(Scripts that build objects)

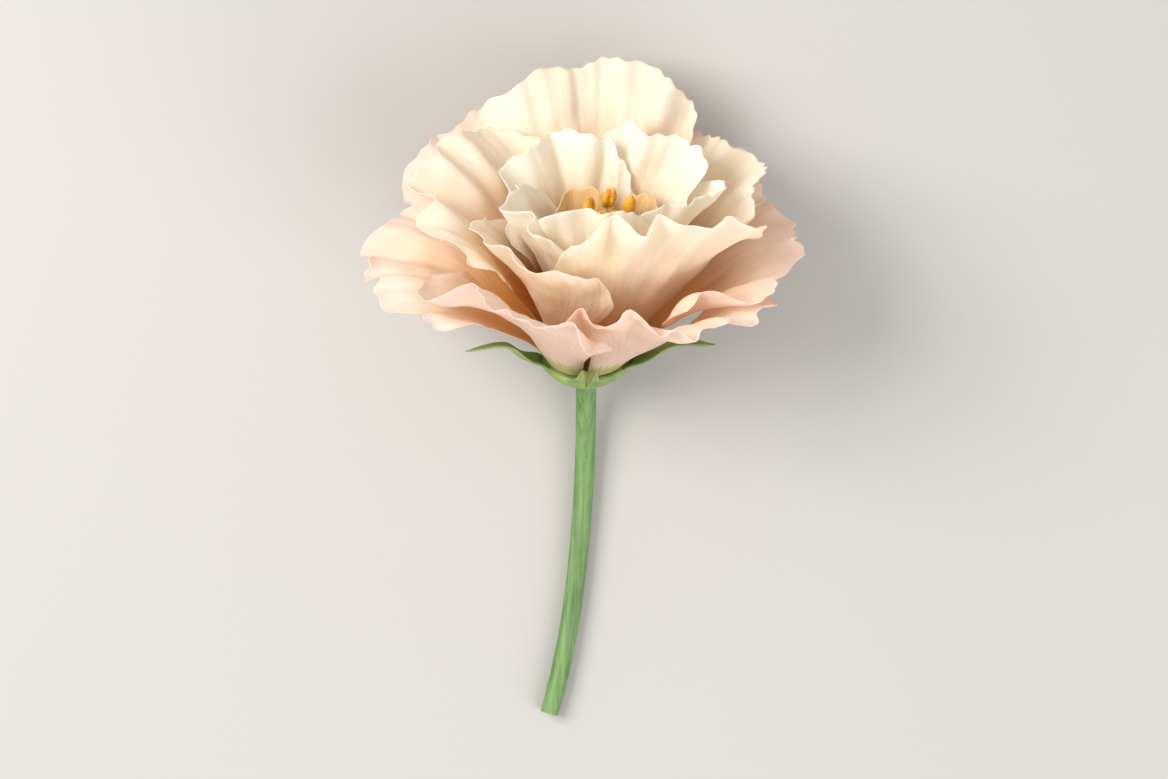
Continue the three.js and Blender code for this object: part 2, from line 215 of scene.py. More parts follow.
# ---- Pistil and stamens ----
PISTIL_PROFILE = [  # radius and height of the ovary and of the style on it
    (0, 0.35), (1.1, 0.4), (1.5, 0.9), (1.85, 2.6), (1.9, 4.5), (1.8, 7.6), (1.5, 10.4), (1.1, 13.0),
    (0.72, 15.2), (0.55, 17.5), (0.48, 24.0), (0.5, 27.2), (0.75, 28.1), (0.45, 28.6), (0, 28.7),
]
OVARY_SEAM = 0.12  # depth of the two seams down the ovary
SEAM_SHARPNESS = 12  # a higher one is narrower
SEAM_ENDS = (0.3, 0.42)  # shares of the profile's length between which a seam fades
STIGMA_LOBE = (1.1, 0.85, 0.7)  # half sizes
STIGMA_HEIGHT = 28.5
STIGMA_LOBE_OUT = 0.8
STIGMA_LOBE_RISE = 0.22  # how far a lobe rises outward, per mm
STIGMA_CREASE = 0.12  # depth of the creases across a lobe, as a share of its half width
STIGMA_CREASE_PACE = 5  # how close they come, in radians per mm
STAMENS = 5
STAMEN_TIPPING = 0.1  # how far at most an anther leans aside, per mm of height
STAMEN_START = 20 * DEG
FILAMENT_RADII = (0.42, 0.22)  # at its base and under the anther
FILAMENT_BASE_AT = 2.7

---

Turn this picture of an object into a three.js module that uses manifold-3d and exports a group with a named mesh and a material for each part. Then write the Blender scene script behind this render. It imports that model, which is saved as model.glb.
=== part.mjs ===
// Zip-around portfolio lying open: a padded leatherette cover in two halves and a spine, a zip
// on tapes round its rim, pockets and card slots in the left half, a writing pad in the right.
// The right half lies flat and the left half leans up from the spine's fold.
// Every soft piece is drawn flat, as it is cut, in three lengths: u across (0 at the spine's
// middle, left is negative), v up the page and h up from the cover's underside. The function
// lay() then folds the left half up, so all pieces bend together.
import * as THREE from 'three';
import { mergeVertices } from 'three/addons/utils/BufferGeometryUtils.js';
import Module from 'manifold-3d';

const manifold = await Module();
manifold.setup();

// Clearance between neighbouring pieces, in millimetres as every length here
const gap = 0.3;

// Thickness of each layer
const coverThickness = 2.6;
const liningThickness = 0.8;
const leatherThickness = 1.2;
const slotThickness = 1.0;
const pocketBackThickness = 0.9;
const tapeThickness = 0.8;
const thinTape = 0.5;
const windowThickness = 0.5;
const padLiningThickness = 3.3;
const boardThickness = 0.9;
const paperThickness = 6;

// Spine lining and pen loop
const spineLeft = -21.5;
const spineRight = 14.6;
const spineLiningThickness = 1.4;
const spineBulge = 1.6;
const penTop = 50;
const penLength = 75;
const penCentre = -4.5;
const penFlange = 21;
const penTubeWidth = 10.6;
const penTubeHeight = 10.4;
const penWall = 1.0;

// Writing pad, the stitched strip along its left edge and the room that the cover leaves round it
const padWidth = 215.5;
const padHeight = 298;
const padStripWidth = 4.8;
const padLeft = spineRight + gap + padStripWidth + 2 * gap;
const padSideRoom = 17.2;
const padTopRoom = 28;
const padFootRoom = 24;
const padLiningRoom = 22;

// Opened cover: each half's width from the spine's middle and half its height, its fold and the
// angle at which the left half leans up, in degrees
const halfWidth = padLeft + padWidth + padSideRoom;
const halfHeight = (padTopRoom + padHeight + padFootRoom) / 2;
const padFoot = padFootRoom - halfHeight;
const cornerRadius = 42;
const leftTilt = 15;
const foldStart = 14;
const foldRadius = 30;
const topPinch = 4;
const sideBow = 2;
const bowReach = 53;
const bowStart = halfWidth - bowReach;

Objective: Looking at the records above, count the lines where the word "this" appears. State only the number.

The output: 2